Strong would use this experience to train younger photographers to be alert to the unexpected inner promptings which might give an extra dimension to their skills. His talent lay in capturing the precise moment in an age before fast-action, wind-on camera motors were invented. His favourite camera in those days was a German 35mm Contax.

He was not averse to telling the occasional tale against himself. Once, Buchman commissioned him to take an important photograph of somebody some 200 miles away. Strong returned from the assignment only to discover that he had forgotten to put film in his camera.

Some of America's leading photographers became his friends, including Edward Steichen, at that time Director of the US Naval Photographic Institute, and Arnold Genthe whose pictures of Greta Garbo paved her way to Hollywood. Karsh of Ottawa told Strong:

I would love to do what you are doing. But I have an expensive wife. That is why I have to go to Hollywood to photograph the lovelies.

Strong returned to England in 1945, where he took a series of graphic picture stories for magazine publication, such as coal-miners working to ease the post-war fuel shortage. His aim was always to illustrate the human factor and the importance of human relationships.

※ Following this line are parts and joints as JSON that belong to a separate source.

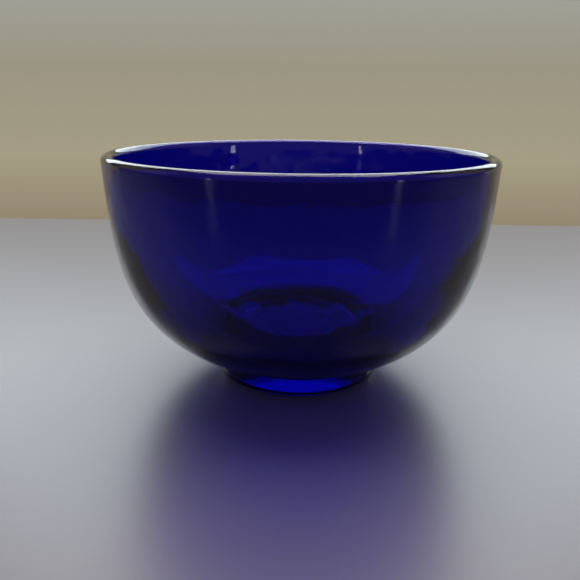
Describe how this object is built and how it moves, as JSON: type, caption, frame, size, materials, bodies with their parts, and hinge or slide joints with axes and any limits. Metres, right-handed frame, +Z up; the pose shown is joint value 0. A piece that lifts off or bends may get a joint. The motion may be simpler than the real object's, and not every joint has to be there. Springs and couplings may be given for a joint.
{
  "type": "glass bowl",
  "caption": "Small round bowl of deep cobalt blue glass with a steep rounded side, a fire-polished rim, a heavy base and a low foot ring.",
  "frame": {"origin": "centre of the foot's flat base, on the surface that the bowl stands on", "axes": "+Z up the bowl's axis and out of its mouth; X and Y are level, and the bowl is the same all round"},
  "size_m": [0.14, 0.14, 0.0835],
  "materials": {
    "cobalt_glass": "smooth, fire-polished, deep transparent cobalt blue"
  },
  "bodies": {
    "root": {"bowl_body": "cobalt_glass", "foot_ring": "cobalt_glass"}
  },
  "joints": []
}
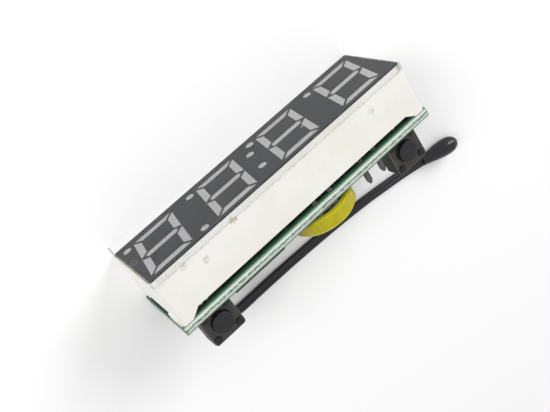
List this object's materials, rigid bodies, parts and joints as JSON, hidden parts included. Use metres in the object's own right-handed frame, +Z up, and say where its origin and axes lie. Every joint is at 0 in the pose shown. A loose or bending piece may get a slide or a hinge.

In 1946 he married the Norwegian designer and landscape painter Signe Lund. In 1951, he was given 40 minutes of exclusive access to photograph the four-year-old heir to the Swedish throne and present king, Karl Gustav, scooping Time-Life, Paris Match and Stern. The following year, in Helsinki, he took the first ever colour action photographs of the Bolshoi Ballet, during an open-air performance at the Olympic Games celebrations, shot from the 4,000-strong audience on a 35mm Leica at one eighth of a second. The picture is now in the Bolshoi's museum in Moscow.

He and Signe travelled in the 1950s throughout Africa, where MRA was extensively at work in helping to ease the transition to independence of African countries. In Ghana he took exclusive photos of President Kwame Nkrumah at the Independence Day celebrations in 1954.

In 1985 they settled in Sweden, from where Strong kept up a correspondence with young photographers all over the world.